New tool enables more robust research on world military spending

Source citation:

In this article, Barnum et al. describe, validate, and make use of the Global Military Spending Dataset (GMSD) that they created to provide policymakers and scholars with reliable data about various nations’ military expenditures. It is meant to solve issues with existing datasets that contain estimates of international military spending levels. They often have missing values, contain discrepancies, or use different currencies or calculation methods, making them difficult to use together.

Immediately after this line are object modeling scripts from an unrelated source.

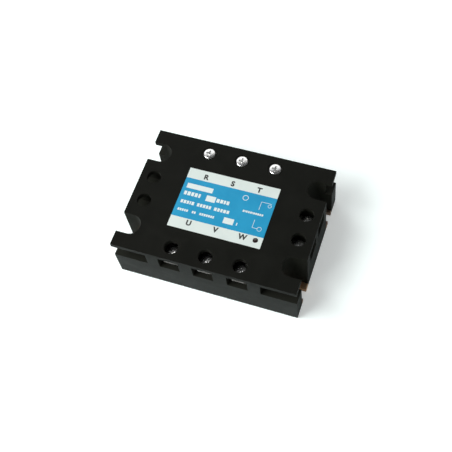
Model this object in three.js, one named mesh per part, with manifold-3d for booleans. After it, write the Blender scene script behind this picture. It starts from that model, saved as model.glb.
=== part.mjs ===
// Three-phase solid state relay: one moulded housing over a copper heat-transfer plate, with
// three line terminals at the rear, three load terminals at the front and two control terminals
// on the right. Millimetres, +Z up, origin at the centre of the plate's underside, +X along the
// long side. Each terminal is a screw with its captive clamp plate: the rear three are backed out
// until the head is flush with the top, and the front three and the two control screws are screwed
// down on their bars.

import * as THREE from "three";
import { mergeVertices } from "three/addons/utils/BufferGeometryUtils.js";
import ManifoldModule from "manifold-3d";

const wasm = await ManifoldModule();
wasm.setup();

// ---------------------------------------------------------------- driving dimensions

const LENGTH = 105;
const WIDTH = 77;
const HEIGHT = 32.4;
const GAP = 0.3; // clearance kept between neighbouring pieces
const HALF_X = LENGTH / 2;
const HALF_Y = WIDTH / 2;

const PLATE_THICKNESS = 3;
const SKIRT_WALL = 1.9; // housing wall around the plate
const ROOF_UNDERSIDE = 29.4; // top of the wire windows
const CHAMBER_FLOOR = 20; // bottom of the wire windows
const CAVITY_TOP = 28.5;
const CAVITY_HALF_X = 36.5;
const CAVITY_HALF_Y = 22;

const MOUNT_SPACING_X = 92; // centre to centre of the four mounting slots
const MOUNT_SPACING_Y = 50;
const MOUNT_SLOT_WIDTH = 5.5; // slot in the plate, for an M5 screw
const NOTCH_WIDTH = 11.7; // opening in the housing for the screw head and washer
const NOTCH_CENTRE_X = 46.2;
const NOTCH_CENTRE_Y = 24;
const EAR_PAD = 0.1; // raised face round each mounting slot, for the washer

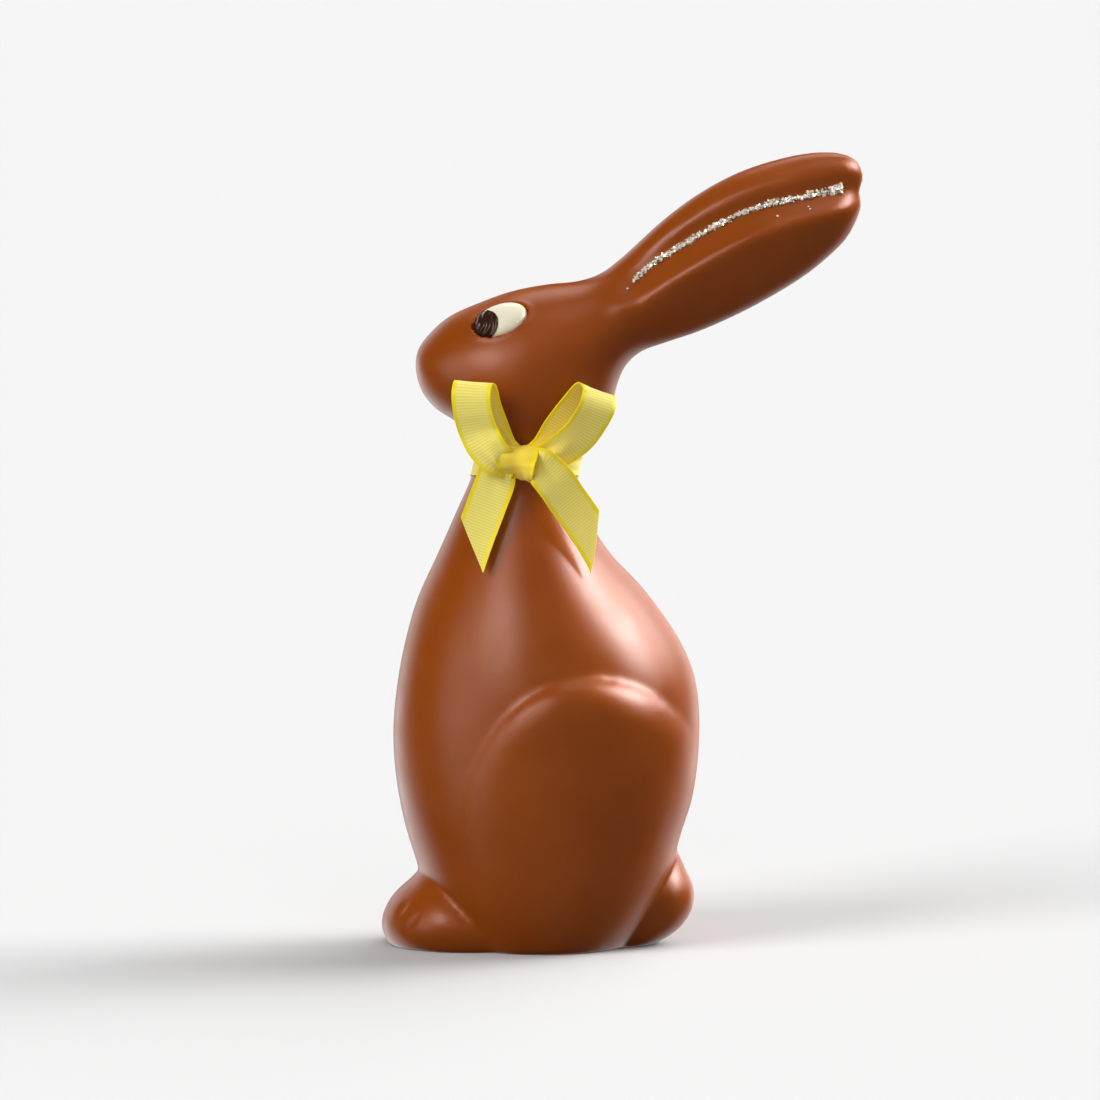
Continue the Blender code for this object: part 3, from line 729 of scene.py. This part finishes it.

To address these issues, the GMSD merges 76 different military expenditure variables from “the most comprehensive and complete set of published datasets on military spending ever assembled.” Of these, five are historical and regional datasets accessed through ICPSR’s member-funded archive: 1) Annual Data on Nine Economic and Military Characteristics of 78 Nations (SIRE NATDAT), 1948-1983, 2) Military Defense Expenditure Data, 1948-1970, 3) Political Systems Performance Data: Sweden, 1865-1967, 4) National Capability Data: Annual Series, 1950-1988, and 5) Words and Deeds in Soviet Military Expenditures, 1955-1983. The GMSD uses a new latent variable statistical model to estimate values for historical data that were previously missing, provides the ability to systematically account for measurement error, and serves as a central repository of harmonized spending variables, saving researchers from the labor-intensive task of manually converting different currencies and inflation bases.